— EXERCISE DESCRIPTION —
In full and without alteration, repeat the material.

— SUPPLIED MATERIAL —
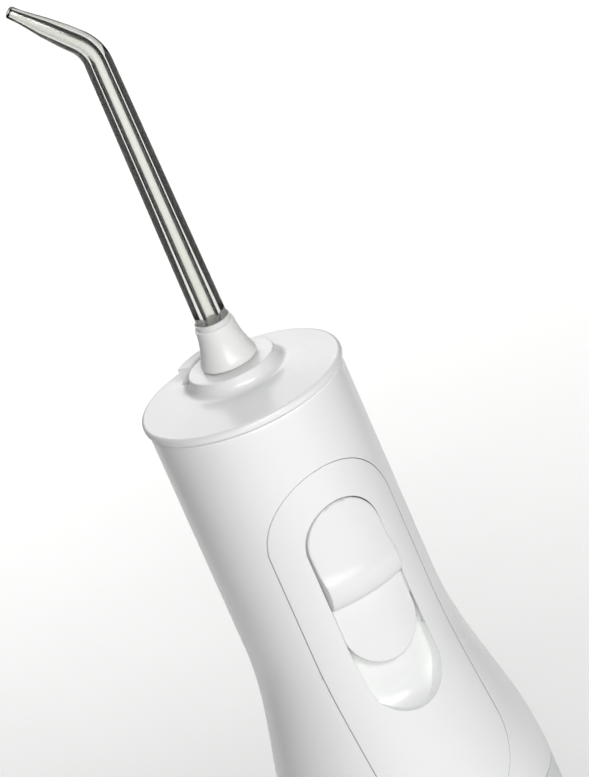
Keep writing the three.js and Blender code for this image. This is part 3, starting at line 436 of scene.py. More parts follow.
# %% [markdown]
# ## Plastics inside
# The chassis, rod and bulkhead are glass-filled nylon, where short fibres show as pale flecks. The
# charging socket and module are black PBT, a matt engineering plastic.

# %% Glass-filled nylon
def glass_filled_nylon():
    material, tree, shader, place = new_look("Glass_filled_nylon", IOR=1.53)
    vary(tree, shader, place, 11, (0.48, 0.6), ("83898D", "959B9F"))
    fibres = add_node(tree, "ShaderNodeTexVoronoi",
                      {"Vector": place, "Scale": per_mm(0.45), "Randomness": 1.0})
    relief(tree, shader, fibres.outputs["Distance"], 0.015)
    return material


# %% Black PBT
def black_pbt():
    material, tree, shader, place = new_look("Black_PBT", IOR=1.57)
    vary(tree, shader, place, 6, (0.42, 0.55), ("17181A", "222427"))
    grain = add_node(tree, "ShaderNodeTexNoise",
                     {"Vector": place, "Scale": per_mm(0.25), "Detail": 3.0})
    relief(tree, shader, grain.outputs["Fac"], 0.01)
    return material


# %% [markdown]
# ## Metals
# The motor's can is drawn steel with rings left by the tool, the springs, pins and screws are nickel
# plated, and the pinion is turned brass. A metal's colour is its reflection, so it needs little else.

# %% Drawn and plated steel
def drawn_steel():
    material, tree, shader, place = new_look("Drawn_steel", Metallic=1.0)
    vary(tree, shader, place, 6, (0.24, 0.38), ("A9ACB0", "BEC1C4"))
    rings = add_node(tree, "ShaderNodeTexWave",
                     {"Vector": place, "Scale": per_mm(0.8) / math.tau, "Distortion": 0.3},
                     bands_direction="Z")
    relief(tree, shader, rings.outputs["Fac"], 0.004)
    return material


def nickel_plate():
    material, tree, shader, place = new_look("Nickel_plated_steel", Metallic=1.0)
    vary(tree, shader, place, 3, (0.14, 0.26), ("C6C4BE", "D4D2CC"))
    pits = add_node(tree, "ShaderNodeTexNoise",
                    {"Vector": place, "Scale": per_mm(0.3), "Detail": 3.0})
    relief(tree, shader, pits.outputs["Fac"], 0.003)
    return material


# %% Turned brass
def turned_brass():
    material, tree, shader, place = new_look("Turned_brass", Metallic=1.0)
    vary(tree, shader, place, 3, (0.2, 0.34), ("C29A45", "D8B565"))
    turning = add_node(tree, "ShaderNodeTexWave",
                       {"Vector": place, "Scale": per_mm(0.5) / math.tau, "Distortion": 0.2},
                       bands_direction="Z")
    relief(tree, shader, turning.outputs["Fac"], 0.003)
    return material


# %% [markdown]
# ## Electrics
# The board is green solder mask over copper tracks, which show as slightly lighter raised paths. The
# cells wear a thin shrunk PVC sleeve. The reed switch is a sealed glass capsule.

# %% Solder mask
def solder_mask():
    material, tree, shader, place = new_look("Green_solder_mask", IOR=1.55, Coat_Weight=0.3)
    upright = add_node(tree, "ShaderNodeMapping",
                       {"Vector": place, "Rotation": (math.pi / 2, 0, 0)})
    tracks = add_node(tree, "ShaderNodeTexBrick", {
        "Vector": upright.outputs["Vector"], "Scale": per_mm(1.0), "Mortar Size": 0.16,
        "Mortar Smooth": 0.2, "Brick Width": 5.3, "Row Height": 1.27,
        "Color1": colour("1B5E36"), "Color2": colour("20693D"), "Mortar": colour("2F8A52")})
    tree.links.new(tracks.outputs["Color"], shader.inputs["Base Color"])
    shader.inputs["Roughness"].default_value = 0.32
    relief(tree, shader, tracks.outputs["Fac"], 0.03)
    return material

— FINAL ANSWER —
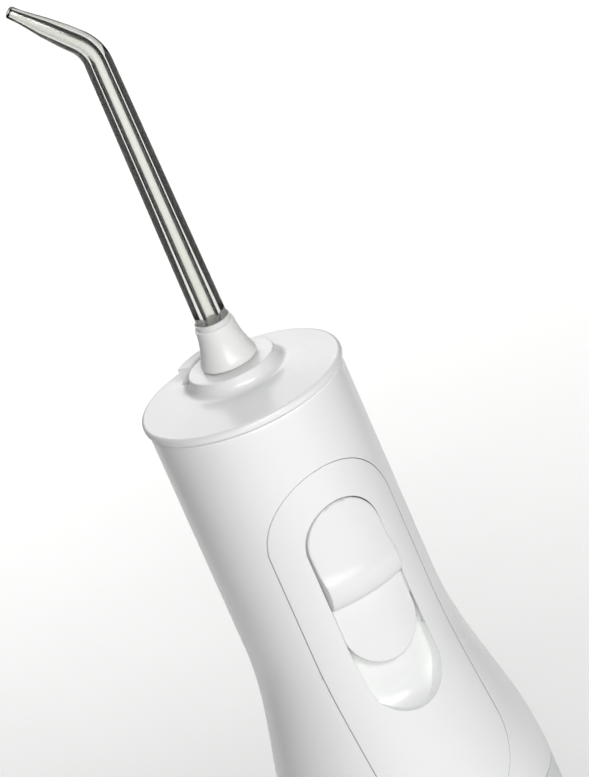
Keep writing the three.js and Blender code for this image. This is part 3, starting at line 436 of scene.py. More parts follow.
# %% [markdown]
# ## Plastics inside
# The chassis, rod and bulkhead are glass-filled nylon, where short fibres show as pale flecks. The
# charging socket and module are black PBT, a matt engineering plastic.

# %% Glass-filled nylon
def glass_filled_nylon():
    material, tree, shader, place = new_look("Glass_filled_nylon", IOR=1.53)
    vary(tree, shader, place, 11, (0.48, 0.6), ("83898D", "959B9F"))
    fibres = add_node(tree, "ShaderNodeTexVoronoi",
                      {"Vector": place, "Scale": per_mm(0.45), "Randomness": 1.0})
    relief(tree, shader, fibres.outputs["Distance"], 0.015)
    return material


# %% Black PBT
def black_pbt():
    material, tree, shader, place = new_look("Black_PBT", IOR=1.57)
    vary(tree, shader, place, 6, (0.42, 0.55), ("17181A", "222427"))
    grain = add_node(tree, "ShaderNodeTexNoise",
                     {"Vector": place, "Scale": per_mm(0.25), "Detail": 3.0})
    relief(tree, shader, grain.outputs["Fac"], 0.01)
    return material


# %% [markdown]
# ## Metals
# The motor's can is drawn steel with rings left by the tool, the springs, pins and screws are nickel
# plated, and the pinion is turned brass. A metal's colour is its reflection, so it needs little else.

# %% Drawn and plated steel
def drawn_steel():
    material, tree, shader, place = new_look("Drawn_steel", Metallic=1.0)
    vary(tree, shader, place, 6, (0.24, 0.38), ("A9ACB0", "BEC1C4"))
    rings = add_node(tree, "ShaderNodeTexWave",
                     {"Vector": place, "Scale": per_mm(0.8) / math.tau, "Distortion": 0.3},
                     bands_direction="Z")
    relief(tree, shader, rings.outputs["Fac"], 0.004)
    return material


def nickel_plate():
    material, tree, shader, place = new_look("Nickel_plated_steel", Metallic=1.0)
    vary(tree, shader, place, 3, (0.14, 0.26), ("C6C4BE", "D4D2CC"))
    pits = add_node(tree, "ShaderNodeTexNoise",
                    {"Vector": place, "Scale": per_mm(0.3), "Detail": 3.0})
    relief(tree, shader, pits.outputs["Fac"], 0.003)
    return material


# %% Turned brass
def turned_brass():
    material, tree, shader, place = new_look("Turned_brass", Metallic=1.0)
    vary(tree, shader, place, 3, (0.2, 0.34), ("C29A45", "D8B565"))
    turning = add_node(tree, "ShaderNodeTexWave",
                       {"Vector": place, "Scale": per_mm(0.5) / math.tau, "Distortion": 0.2},
                       bands_direction="Z")
    relief(tree, shader, turning.outputs["Fac"], 0.003)
    return material


# %% [markdown]
# ## Electrics
# The board is green solder mask over copper tracks, which show as slightly lighter raised paths. The
# cells wear a thin shrunk PVC sleeve. The reed switch is a sealed glass capsule.

# %% Solder mask
def solder_mask():
    material, tree, shader, place = new_look("Green_solder_mask", IOR=1.55, Coat_Weight=0.3)
    upright = add_node(tree, "ShaderNodeMapping",
                       {"Vector": place, "Rotation": (math.pi / 2, 0, 0)})
    tracks = add_node(tree, "ShaderNodeTexBrick", {
        "Vector": upright.outputs["Vector"], "Scale": per_mm(1.0), "Mortar Size": 0.16,
        "Mortar Smooth": 0.2, "Brick Width": 5.3, "Row Height": 1.27,
        "Color1": colour("1B5E36"), "Color2": colour("20693D"), "Mortar": colour("2F8A52")})
    tree.links.new(tracks.outputs["Color"], shader.inputs["Base Color"])
    shader.inputs["Roughness"].default_value = 0.32
    relief(tree, shader, tracks.outputs["Fac"], 0.03)
    return material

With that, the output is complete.